The RFC defining them says they're the same and has since the earliest draft I can find, also from 2002. You should offer more explanation when you take a stance contrary to what is well documented.
How so? I thought they are the same, at least almost.

Tremulous (ioquake3 fork) had GUIDs from qkeys.

https://icculus.org/pipermail/quake3/2006-April/000951.html

You can see how qkeys are generated, and essentially a GUID is:

  Cvar_Get("cl_guid", Com_MD5File(QKEY_FILE, 0), CVAR_USERINFO | CVAR_ROM);
So, in this case, GUID is the MD5 hash of the generated qkey file. See "CL_GenerateQKey" for details.

> On startup, the client engine looks for a file called qkey. If it does not exist, 2KiB worth of random binary data is inserted into the qkey file. A MD5 digest is then made of the qkey file and it is inserted into the cl_guid cvar.

UUIDs have RFCs, GUIDs apparently do not, but AFAIK UUIDs are also named GUIDs, so...

Bitkeeper maybe somewhat of a precedent (2000)?
Isn't this basically... a Merkle Tree, the underlying storage architecture of things like git and Nix?

https://en.wikipedia.org/wiki/Merkle_tree

Except that instead of a GUID, it's just a hash of the binary data itself, which ends up being more useful because it is a natural key and doesn't require storing a separate mapping

Yep, invented in 1979 and also the core data structure of crypto block chains
I'd never heard of a Merkle Tree before, thanks for the reference.
While I get how that's like git, it sounds even closer to unison:

https://softwaremill.com/trying-out-unison-part-1-code-as-ha...

20 years later :-)
Hey Walter, what would you improve with Git?
Git hasn't quite taken the step of making the hash the URL you use to download a file, any file, and be assured it is exactly what you thought it was, as the hash of the file must match its URL.

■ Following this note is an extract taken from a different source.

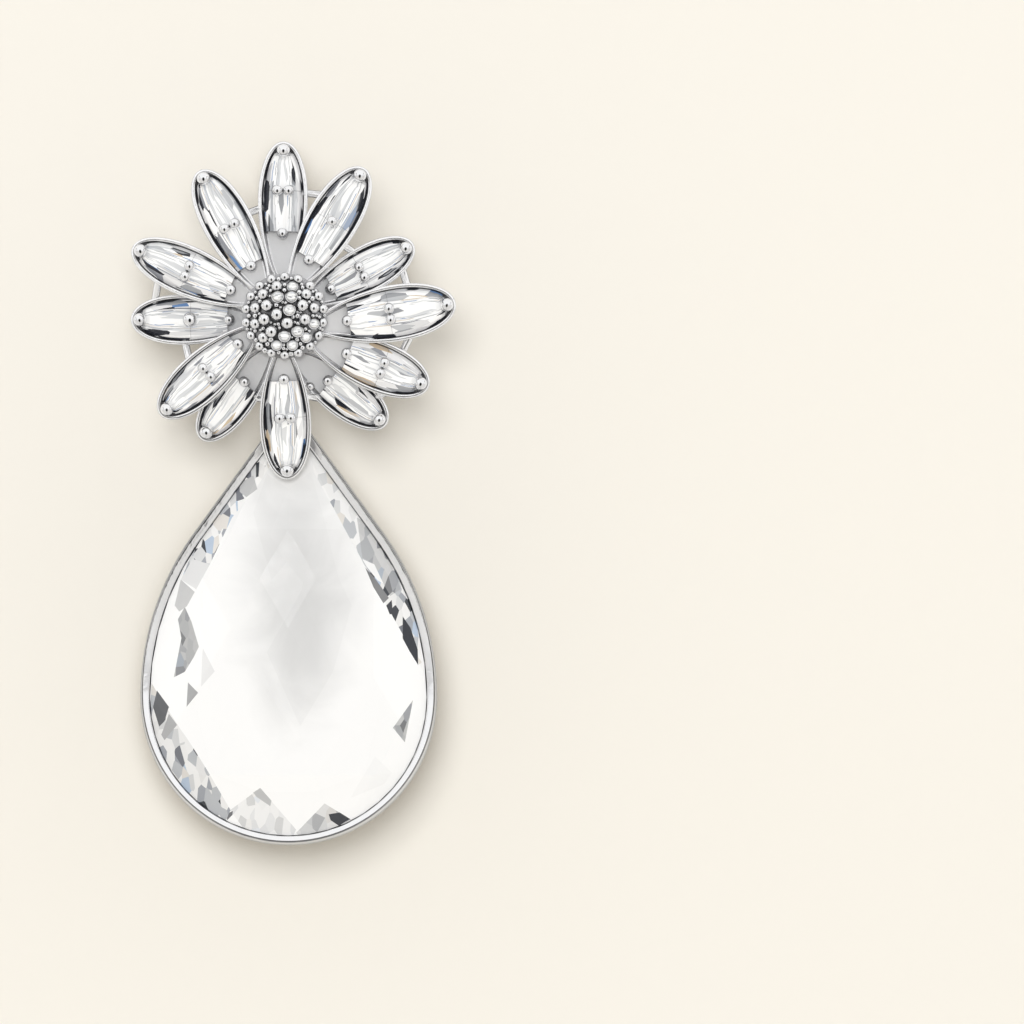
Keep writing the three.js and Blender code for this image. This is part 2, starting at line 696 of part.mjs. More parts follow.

This is currently done in a haphazard way, not particularly organized.

git over ipfs then?
I believe that's approximately what this is trying to do https://radicle.xyz/#:~:text=radicle%20is%20an%20open%20sour... although evidently using a custom protocol not ipfs itself
So you invented nix :-D
Similarly but I also had rsync or rdiff as a central character in my mental model of a VCS.